Out-Law News | 19 Nov 2019 | 10:41 am | 4 min. read
The LawTech Delivery Panel's UK Jurisdiction Taskforce (UKJT) published the statement in an effort to clarify issues of legal uncertainty regarding cryptoassets, distributed ledger technology and smart contracts.
Litigation expert Danielle Murphy of Pinsent Masons, the law firm behind Out-Law, said the statement has been eagerly anticipated by the legal, financial and tech industries, and could have particular bearing on the use of smart contracts in future.
A smart contract is a form of digital programming code, which exists on a blockchain platform and which will self-execute. In simplest terms these coded obligations can operate to say 'if A occurs, B will follow'. Coded obligations or outcomes have different characteristics to those which ordinarily exist in natural language contracts containing legal rights and obligations. The courts in many jurisdictions are most familiar with natural language contracts being the way in which parties agree their legal obligations, whether oral or written.

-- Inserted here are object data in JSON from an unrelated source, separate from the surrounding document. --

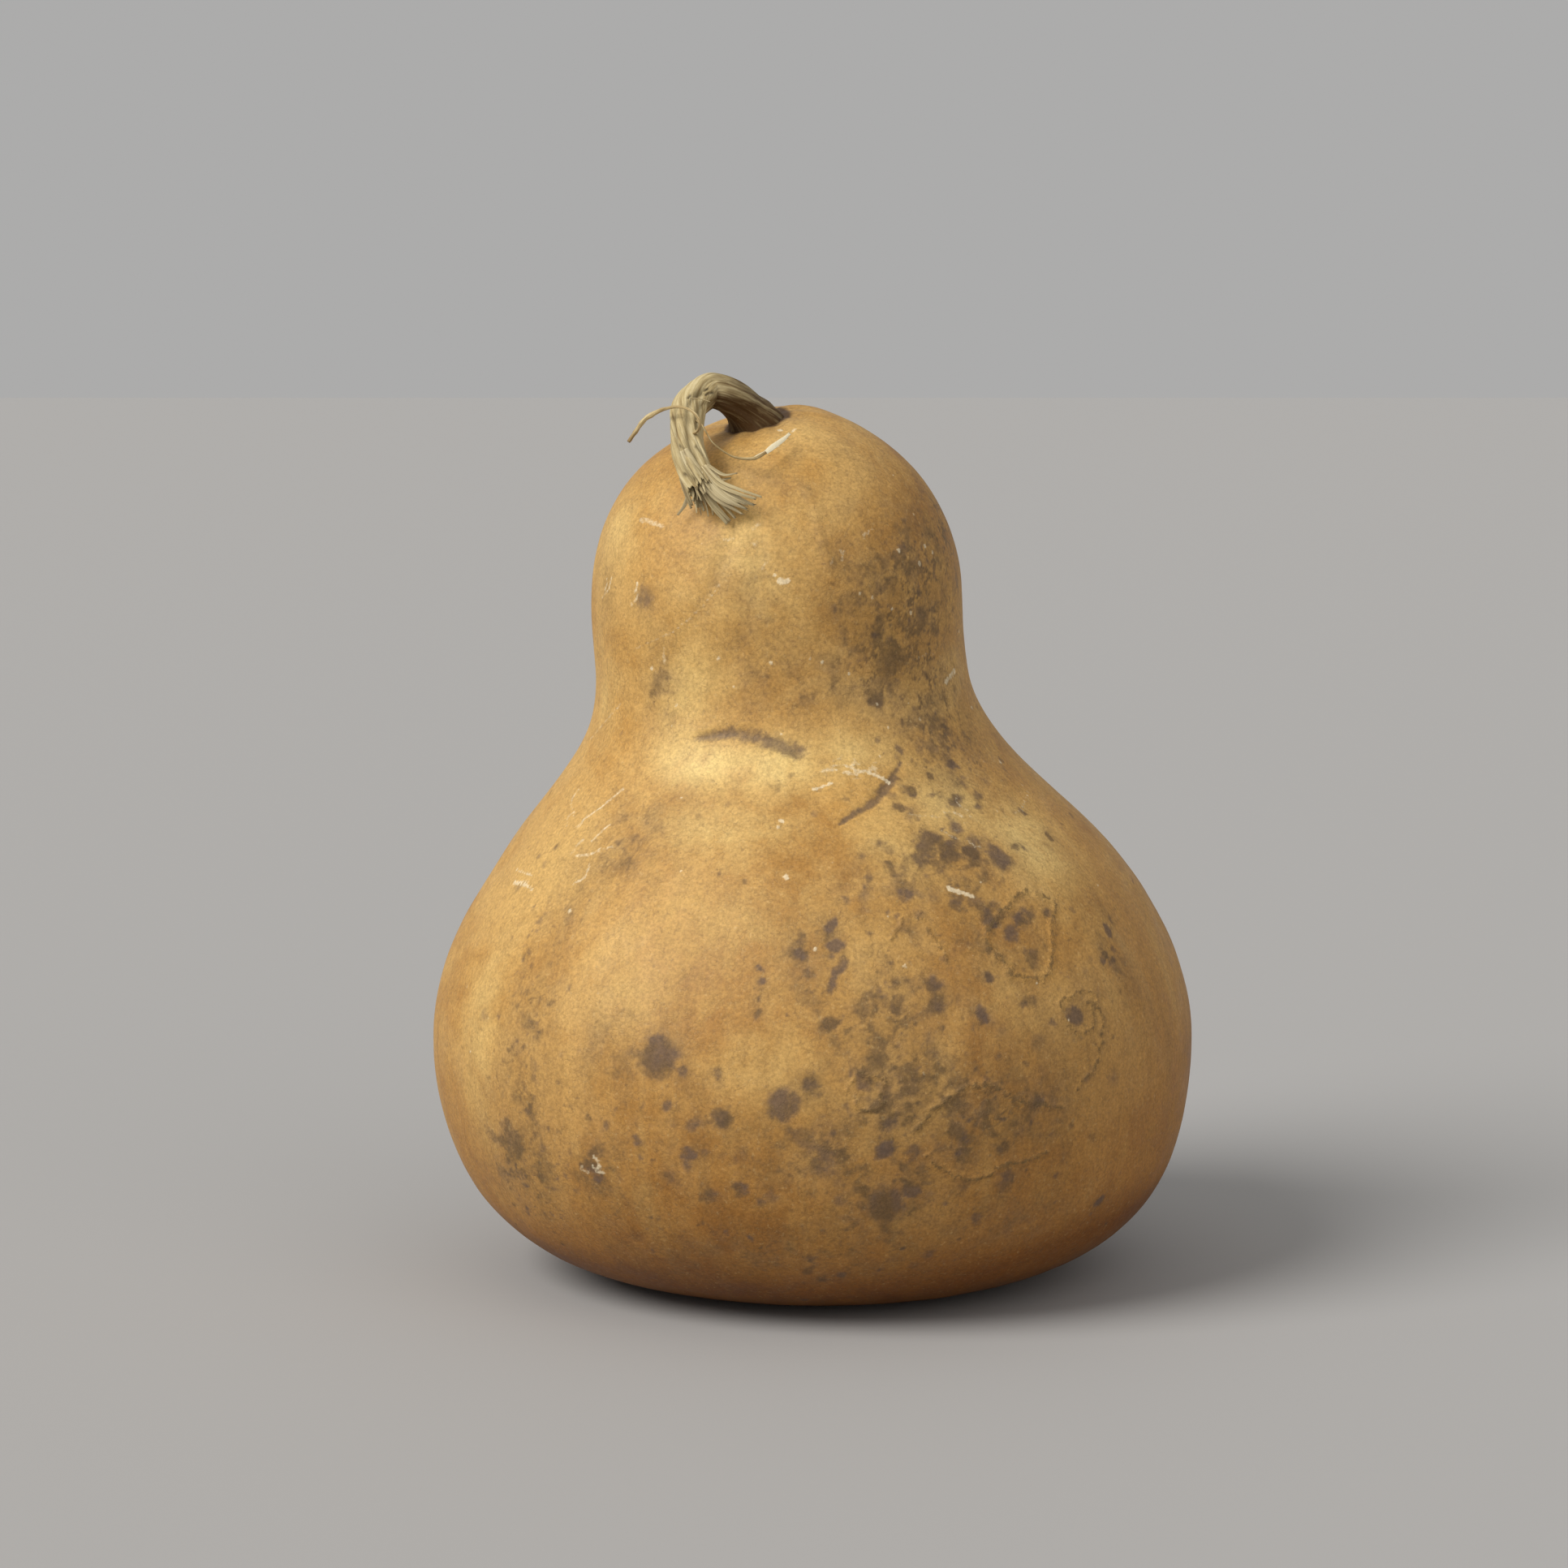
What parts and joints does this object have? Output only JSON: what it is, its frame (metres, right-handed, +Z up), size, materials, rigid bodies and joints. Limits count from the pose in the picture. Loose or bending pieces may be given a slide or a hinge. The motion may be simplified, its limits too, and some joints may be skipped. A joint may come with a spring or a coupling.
{
  "type": "dried bottle gourd",
  "caption": "Dried bottle gourd with a wide round bulb, a smaller domed head, a hooked dry stalk torn into splinters and two thin dry tendrils; stands on its flat foot.",
  "frame": {"origin": "on the ground under the middle of the bulb", "axes": "+Z up along the gourd's height, +X to the right as seen from the front, -Y towards the front, where the torn stalk hangs"},
  "size_m": [0.1878, 0.183, 0.2221],
  "materials": {
    "gourd_skin": "dry woody rind, ochre with dark mould stains, satin",
    "stalk": "dry fibrous straw-coloured stalk, matte",
    "tendril": "dry thread, matte"
  },
  "bodies": {
    "root": {"gourd_body": "gourd_skin", "stem": "stalk", "tendril_left": "tendril", "tendril_right": "tendril"}
  },
  "joints": []
}
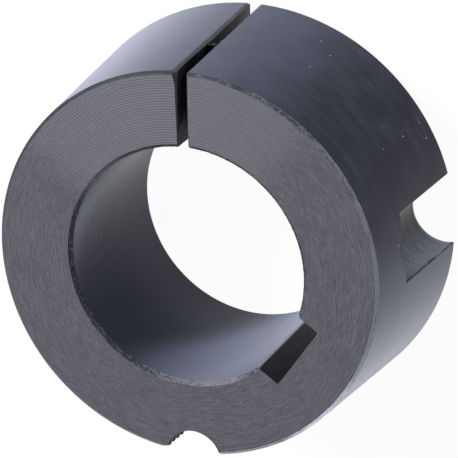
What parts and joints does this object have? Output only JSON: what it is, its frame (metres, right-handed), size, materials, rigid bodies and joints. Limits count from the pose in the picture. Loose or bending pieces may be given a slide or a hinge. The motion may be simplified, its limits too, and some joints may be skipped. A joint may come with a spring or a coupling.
{
  "type": "split taper bushing",
  "caption": "Short split ring with a tapered outside, a keyed bore and half-holes in its rim, which clamps a hub on a shaft.",
  "frame": {"origin": "centre of the large end face, on the bore axis", "axes": "+Z along the bore axis from the large end to the small end, +X through the middle of the keyway"},
  "size_m": [0.0698, 0.0698, 0.032],
  "materials": {
    "blackened_iron": "blackened, as turned"
  },
  "bodies": {
    "root": {"taper_bushing": "blackened_iron"}
  },
  "joints": []
}
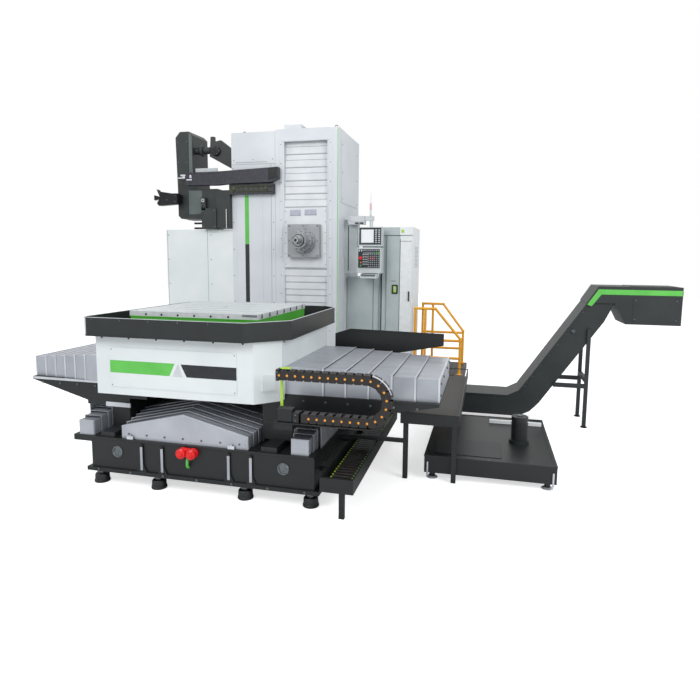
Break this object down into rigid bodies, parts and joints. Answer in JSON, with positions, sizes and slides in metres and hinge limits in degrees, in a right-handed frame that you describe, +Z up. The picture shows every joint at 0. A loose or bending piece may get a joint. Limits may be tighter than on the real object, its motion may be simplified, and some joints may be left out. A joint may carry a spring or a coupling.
{
  "type": "table-type horizontal boring mill",
  "caption": "Horizontal boring mill with a travelling rotary table, telescopic way covers, fixed column, tool changer, pendant and chip conveyor.",
  "frame": {"origin": "on the floor, under the middle of the whole machine's bounding box", "axes": "+X along the table travel to the right, which is the longest extent, +Y along the bed to the column, +Z up"},
  "size_m": [7.82, 5.41, 4.38],
  "materials": {
    "cast_black": "machine paint, near black",
    "dark_sheet": "dark grey sheet",
    "white_sheet": "white gloss paint",
    "column_paint": "pale grey-white gloss paint",
    "cover_steel": "satin sheet steel",
    "ground_iron": "ground cast iron",
    "table_green": "green paint with a ground top",
    "spindle_steel": "ground steel",
    "red_cap": "red plastic",
    "rail_yellow": "yellow gloss paint",
    "cabinet_grey": "grey-green paint",
    "pendant_grey": "light grey paint",
    "chain_plastic": "black-brown plastic"
  },
  "bodies": {
    "machine": {"bed": "cast_black", "levelling_feet": "dark_sheet", "bed_slideways": "ground_iron", "front_fittings": "red_cap", "side_chain_trough": "dark_sheet", "way_cover_fixed": "cover_steel", "column": "column_paint", "column_left_cover": "column_paint", "column_shutter_fixed": "column_paint", "changer_tower": "dark_sheet", "changer_gearbox": "dark_sheet", "changer_beam": "dark_sheet", "changer_gripper": "dark_sheet", "changer_bracket": "dark_sheet", "sheet_guard": "white_sheet", "pendant_arm": "pendant_grey", "cabinet": "cabinet_grey", "operator_platform": "dark_sheet", "platform_rail_front": "rail_yellow", "platform_rail_rear": "rail_yellow", "side_chip_tray": "dark_sheet", "conveyor_channel": "dark_sheet", "conveyor_head": "dark_sheet", "conveyor_legs": "dark_sheet", "coolant_tank": "dark_sheet", "coolant_pump": "dark_sheet"},
    "way_cover_1": {"way_cover_1": "cover_steel"},
    "table_cover_1": {"table_cover_1": "cover_steel"},
    "shutter_1": {"shutter_1": "column_paint"},
    "way_cover_2": {"way_cover_2": "cover_steel"},
    "table_cover_2": {"table_cover_2": "cover_steel"},
    "shutter_2": {"shutter_2": "column_paint"},
    "way_cover_3": {"way_cover_3": "cover_steel"},
    "table_cover_3": {"table_cover_3": "cover_steel"},
    "shutter_3": {"shutter_3": "column_paint"},
    "way_cover_4": {"way_cover_4": "cover_steel"},
    "table_cover_4": {"table_cover_4": "cover_steel"},
    "shutter_4": {"shutter_4": "column_paint"},
    "saddle": {"saddle": "cast_black", "saddle_splash_guard": "dark_sheet", "saddle_cover_ends": "cover_steel", "saddle_chain_tray": "dark_sheet", "saddle_way_covers": "cover_steel", "table_chain": "chain_plastic"},
    "table_base": {"table_base_housing": "white_sheet", "table_base_panel": "white_sheet", "table_base_covers": "cover_steel", "chip_tray": "dark_sheet"},
    "rotary_table": {"rotary_table": "table_green"},
    "headstock": {"headstock": "column_paint", "headstock_shutter": "column_paint", "spindle_housing": "spindle_steel"},
    "quill": {"quill": "spindle_steel"},
    "boring_spindle": {"boring_spindle": "spindle_steel"},
    "operator_pendant": {"operator_pendant": "pendant_grey"},
    "cabinet_door": {"cabinet_door": "cabinet_grey"}
  },
  "joints": [
    {"name": "saddle_travel", "type": "slide", "parent": "machine", "child": "saddle", "axis": [0, 1, 0], "range_m": [-0.1, 1.4]},
    {"name": "way_cover_1_slide", "type": "slide", "parent": "machine", "child": "way_cover_1", "axis": [0, 1, 0], "range_m": [-0.02, 0.28]},
    {"name": "way_cover_2_slide", "type": "slide", "parent": "machine", "child": "way_cover_2", "axis": [0, 1, 0], "range_m": [-0.04, 0.56]},
    {"name": "way_cover_3_slide", "type": "slide", "parent": "machine", "child": "way_cover_3", "axis": [0, 1, 0], "range_m": [-0.06, 0.84]},
    {"name": "way_cover_4_slide", "type": "slide", "parent": "machine", "child": "way_cover_4", "axis": [0, 1, 0], "range_m": [-0.08, 1.12]},
    {"name": "table_travel", "type": "slide", "parent": "saddle", "child": "table_base", "axis": [1, 0, 0], "range_m": [-0.65, 0.93]},
    {"name": "table_cover_1_slide", "type": "slide", "parent": "saddle", "child": "table_cover_1", "axis": [1, 0, 0], "range_m": [-0.13, 0.186]},
    {"name": "table_cover_2_slide", "type": "slide", "parent": "saddle", "child": "table_cover_2", "axis": [1, 0, 0], "range_m": [-0.26, 0.372]},
    {"name": "table_cover_3_slide", "type": "slide", "parent": "saddle", "child": "table_cover_3", "axis": [1, 0, 0], "range_m": [-0.39, 0.558]},
    {"name": "table_cover_4_slide", "type": "slide", "parent": "saddle", "child": "table_cover_4", "axis": [1, 0, 0], "range_m": [-0.52, 0.744]},
    {"name": "table_turn", "type": "hinge", "parent": "table_base", "child": "rotary_table", "pos_m": [-1.42, -1.67, 1.7], "axis": [0, 0, 1], "continuous": true},
    {"name": "headstock_travel", "type": "slide", "parent": "machine", "child": "headstock", "axis": [0, 0, 1], "range_m": [-0.55, 0.6]},
    {"name": "shutter_1_slide", "type": "slide", "parent": "machine", "child": "shutter_1", "axis": [0, 0, 1], "range_m": [-0.11, 0.12]},
    {"name": "shutter_2_slide", "type": "slide", "parent": "machine", "child": "shutter_2", "axis": [0, 0, 1], "range_m": [-0.22, 0.24]},
    {"name": "shutter_3_slide", "type": "slide", "parent": "machine", "child": "shutter_3", "axis": [0, 0, 1], "range_m": [-0.33, 0.36]},
    {"name": "shutter_4_slide", "type": "slide", "parent": "machine", "child": "shutter_4", "axis": [0, 0, 1], "range_m": [-0.44, 0.48]},
    {"name": "quill_feed", "type": "slide", "parent": "headstock", "child": "quill", "axis": [0, -1, 0], "range_m": [0, 0.5]},
    {"name": "spindle_spin", "type": "hinge", "parent": "quill", "child": "boring_spindle", "pos_m": [-1.39, 0.955, 2.6], "axis": [0, 1, 0], "continuous": true},
    {"name": "pendant_swivel", "type": "hinge", "parent": "machine", "child": "operator_pendant", "pos_m": [-0.41, 1.38, 2.83], "axis": [0, 0, 1], "range_deg": [-30, 30]},
    {"name": "cabinet_door_hinge", "type": "hinge", "parent": "machine", "child": "cabinet_door", "pos_m": [0.215, 1.573, 1.6], "axis": [0, 0, 1], "range_deg": [0, 100]}
  ],
  "couplings": [
    {"joint": "way_cover_1_slide", "follows": "saddle_travel", "ratio": 0.2},
    {"joint": "way_cover_2_slide", "follows": "saddle_travel", "ratio": 0.4},
    {"joint": "way_cover_3_slide", "follows": "saddle_travel", "ratio": 0.6},
    {"joint": "way_cover_4_slide", "follows": "saddle_travel", "ratio": 0.8},
    {"joint": "table_cover_1_slide", "follows": "table_travel", "ratio": 0.2},
    {"joint": "table_cover_2_slide", "follows": "table_travel", "ratio": 0.4},
    {"joint": "table_cover_3_slide", "follows": "table_travel", "ratio": 0.6},
    {"joint": "table_cover_4_slide", "follows": "table_travel", "ratio": 0.8},
    {"joint": "shutter_1_slide", "follows": "headstock_travel", "ratio": 0.2},
    {"joint": "shutter_2_slide", "follows": "headstock_travel", "ratio": 0.4},
    {"joint": "shutter_3_slide", "follows": "headstock_travel", "ratio": 0.6},
    {"joint": "shutter_4_slide", "follows": "headstock_travel", "ratio": 0.8}
  ]
}
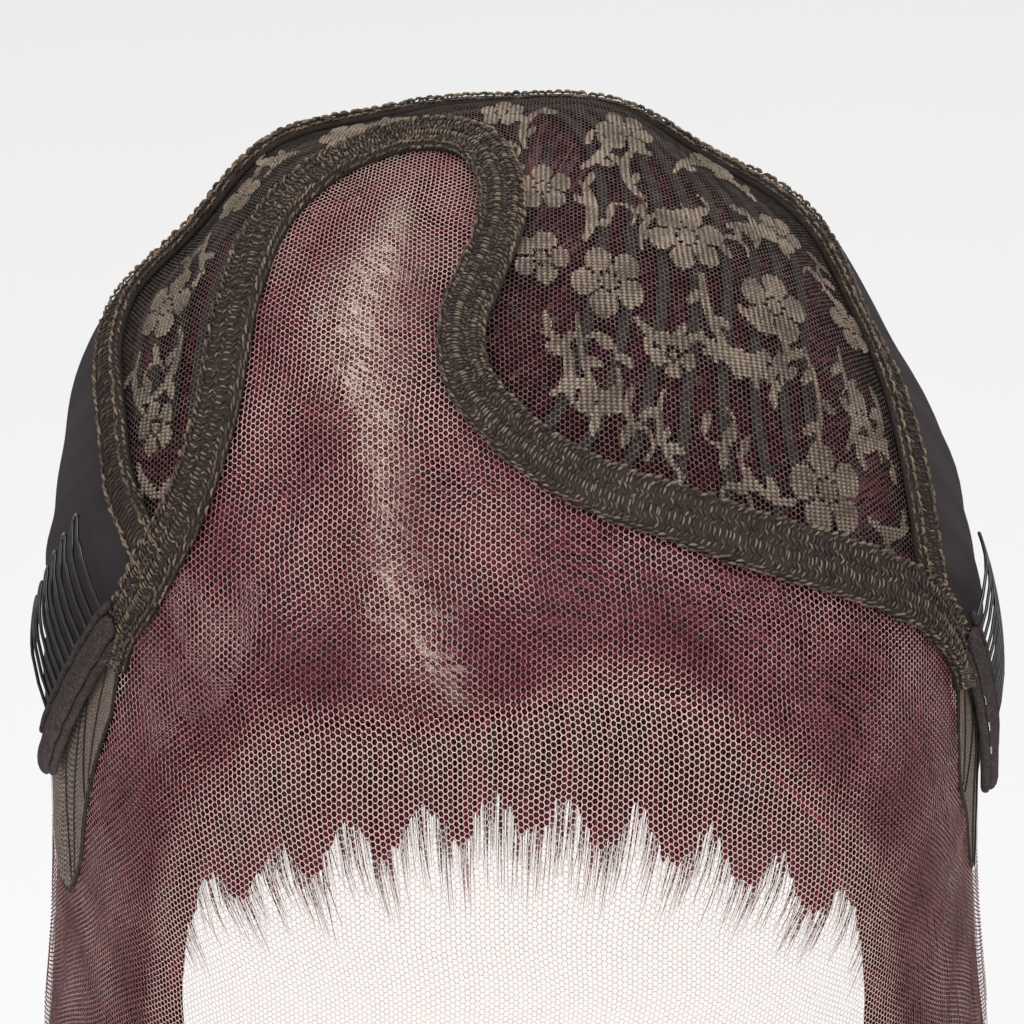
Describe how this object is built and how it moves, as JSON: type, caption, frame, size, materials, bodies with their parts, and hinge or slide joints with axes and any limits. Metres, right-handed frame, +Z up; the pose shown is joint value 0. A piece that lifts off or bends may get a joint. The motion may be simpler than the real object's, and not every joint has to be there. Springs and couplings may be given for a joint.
{
  "type": "lace front wig",
  "caption": "Lace front wig worn inside out to show its cap: net front, floral stretch lace crown, plain back panel, trims, ear tabs, wire combs and short hair inside.",
  "frame": {"origin": "middle of the head hollow at the cap's widest girth, which is the head_seat mount", "axes": "+Z up toward the crown, -Y toward the forehead, +X toward the right of a viewer who faces the front"},
  "size_m": [0.1749, 0.1936, 0.2254],
  "materials": {
    "front_lace": "matte, fine hexagonal net",
    "stretch_lace": "matte, floral stretch lace",
    "ribbed_panel": "matte, finely ribbed stretch cloth",
    "trim": "matte, looped knit elastic",
    "tape": "matte, chain-stitched tape",
    "tab_mesh": "matte, boned mesh",
    "sleeve": "matte, folded cloth",
    "comb_wire": "gloss black",
    "hair": "glossy fibre"
  },
  "bodies": {
    "root": {"lace_front": "front_lace", "crown_lace": "stretch_lace", "back_panel": "ribbed_panel", "front_trim": "trim", "crown_tape": "tape", "left_ear_tab": "tab_mesh", "right_ear_tab": "tab_mesh", "left_comb_sleeve": "sleeve", "left_comb": "comb_wire", "right_comb_sleeve": "sleeve", "right_comb": "comb_wire", "front_hair": "hair", "wefted_hair": "hair", "left_weft_1": "hair", "left_weft_2": "hair", "left_weft_3": "hair", "left_weft_4": "hair", "right_weft_1": "hair", "right_weft_2": "hair", "right_weft_3": "hair", "right_weft_4": "hair", "right_weft_5": "hair", "right_weft_6": "hair", "right_weft_7": "hair", "right_weft_8": "hair"}
  },
  "joints": []
}
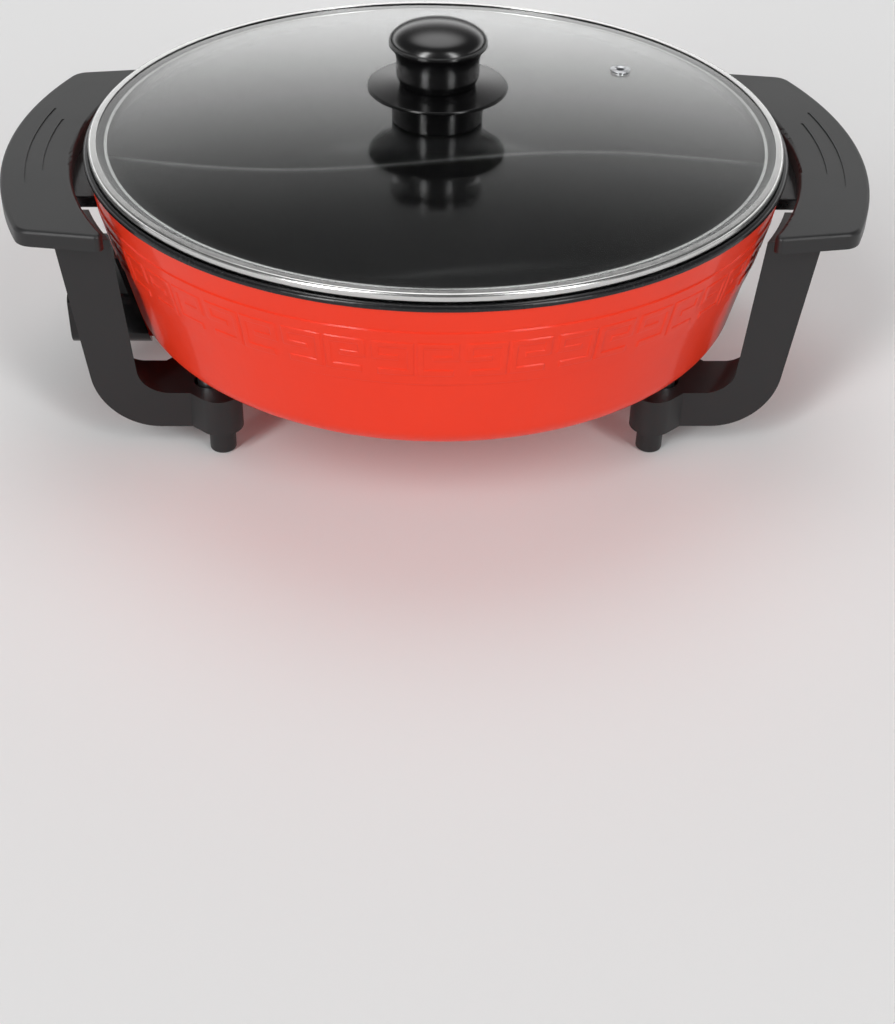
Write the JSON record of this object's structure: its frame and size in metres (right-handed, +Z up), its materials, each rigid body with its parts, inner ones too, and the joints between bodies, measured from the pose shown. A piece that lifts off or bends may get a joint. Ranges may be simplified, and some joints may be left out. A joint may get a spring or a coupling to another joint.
{
  "type": "electric hot pot with lid",
  "caption": "Round electric hot pot: cast pan with an S-shaped divider, handle brackets with legs, plug-in inlet and a lift-off glass lid with a knob.",
  "frame": {"origin": "on the table, under the centre of the pan", "axes": "+X from the handle over the inlet towards the other handle, +Y away from the front, +Z up out of the knob"},
  "size_m": [0.4252, 0.3454, 0.1861],
  "materials": {
    "red_coating": "glossy red outside, dark non-stick inside",
    "element_steel": "satin",
    "pin_metal": "plated",
    "seal_rubber": "matt",
    "sleeve_aluminium": "satin",
    "inlet_plastic": "glossy black",
    "screw_steel": "zinc plated",
    "bracket_plastic": "fine satin, dark grey",
    "post_metal": "dark satin",
    "clear_glass": "polished",
    "band_steel": "bright satin",
    "knob_plastic": "glossy black"
  },
  "bodies": {
    "pot": {"pan": "red_coating", "heating_element": "element_steel", "power_pins": "pin_metal", "pin_seals": "seal_rubber", "earth_pin": "pin_metal", "probe_sleeve": "sleeve_aluminium", "inlet_housing": "inlet_plastic", "housing_screws": "screw_steel", "handle_bracket_left": "bracket_plastic", "handle_bracket_right": "bracket_plastic", "support_posts": "post_metal", "leg_screws": "screw_steel", "leg_washers": "screw_steel", "ear_screws": "screw_steel"},
    "lid": {"lid_glass": "clear_glass", "lid_band": "band_steel", "vent_eyelet": "band_steel", "knob_gasket": "seal_rubber", "knob_guard": "knob_plastic", "knob": "knob_plastic", "knob_washer": "band_steel", "knob_screw": "screw_steel"}
  },
  "joints": [
    {"name": "lid_lift", "type": "slide", "parent": "pot", "child": "lid", "axis": [0, 0, 1], "range_m": [0, 0.2]}
  ]
}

The principle elements for a valid contract under English Law are that two or more parties reach an agreement; the parties intend to create a legal relationship by their agreement; and each of the parties have given something of benefit, or 'consideration', under the agreement. Whether these elements have been satisfied, will depend on whether these requirements are demonstrated by the parties’ language and conduct.
Murphy said: "The statement recognises that parties’ contractual obligations may be defined by code, or that the code may implement an agreement recorded elsewhere, such as in a natural language document," Murphy said. "The statement identifies the characteristic feature of smart contracts being their 'automaticity' and acknowledges that despite self-executing automaticity there will be a need for dispute resolution as 'there will always be a risk that performance is affected by an event external to the code, for example a system failure, or that the code operates in an unexpected or unintended way, and in such cases any dispute must be capable of adjudication'."
"It is open to the parties to agree that a smart contract is not legally binding, however this is generally not advisable. It will be interesting to see how the courts apply the principles of contract law to smart contracts when issues of uncertainty or contention arise in practice. The statement recognises the principles of contractual interpretation can apply to smart contracts or coded contracts, but the circumstances in which these principles come to be considered by the English courts in the context of blockchain is an area to watch. The key questions will be to determine what the parties actually intended and whether they intended to be bound by the behaviour of the code; the objective assessment of parties’ intentions is not a novel principle for the courts and the statement recognises that the courts do this regularly. What will be interesting is how the intentions of the parties are seen by the courts as borne out of contractual agreements that exist in code, in whole or in part, rather than in the natural language contracts that the legal community has traditionally been accustomed to," she said.
Civil fraud and asset recovery specialist Jennifer Craven of Pinsent Masons said the UKJT's conclusion, that cryptoassets are to be treated in principle as property, "has important consequences for the application of a number of legal rules such as those relating to the vesting of property in personal bankruptcy, the rights of liquidators in corporate insolvency, and in respect of tracing and breach of trust claims, in civil fraud matters".
"Although not legally binding, it will be interesting to see how and whether the English courts, renowned for their inherent flexibility, particularly in matters relating to fraud, will apply the conclusions of the UKJT, and if any legislative work will be carried out by the Law Commission," Craven said. "It is hoped, however, that trickier and challenging legal questions have now been simplified and made easy for the asset recovery practitioner, subject to how the courts will interpret matters."
Craven has previously explained that no UK court has definitively ruled on whether cryptoassets are property before, though the High Court in London said earlier this year that there was a serious issue to be tried as to whether the cryptocurrency bitcoin can be classed as property. On that basis, the court issued an asset preservation order to prevent bitcoin allegedly defrauded from a cryptocurrency trader from being dissipated.
The concept of property in the UK is typically derived from common law. Property is something considered to have inherent value, to be transferable, and to be capable of being touched, held or recognised as intangible property, such as intellectual property or, perhaps more analogous to cryptoassets, debt or shares.
In its report, the UKJT said that cryptoassets "have all the indicia of property", that "novel or distinctive features possessed by some cryptoassets – intangibility, cryptographic authentication, use of distributed transaction ledger, decentralisation, rule by consensus – do not disqualify them from being property", and that they are not "disqualified from being property as pure information or because they might not be classifiable either as things in possession or as things in action".
Financial services regulation expert Rory Copeland of Pinsent Masons said the UKJT's statement was reaffirming for the UK's reputation for innovation.
He said: "The legal statement provides a degree of clarity as to how cryptoassets products and services ought to be structured. Its application in financial services, where blockchain use cases are already being implemented, will provide comfort that UK jurisdiction continues to be a prime environment for innovation. As the report notes, however, it describes the law as it stands today and doesn’t second-guess how regulatory intervention might alter the situation."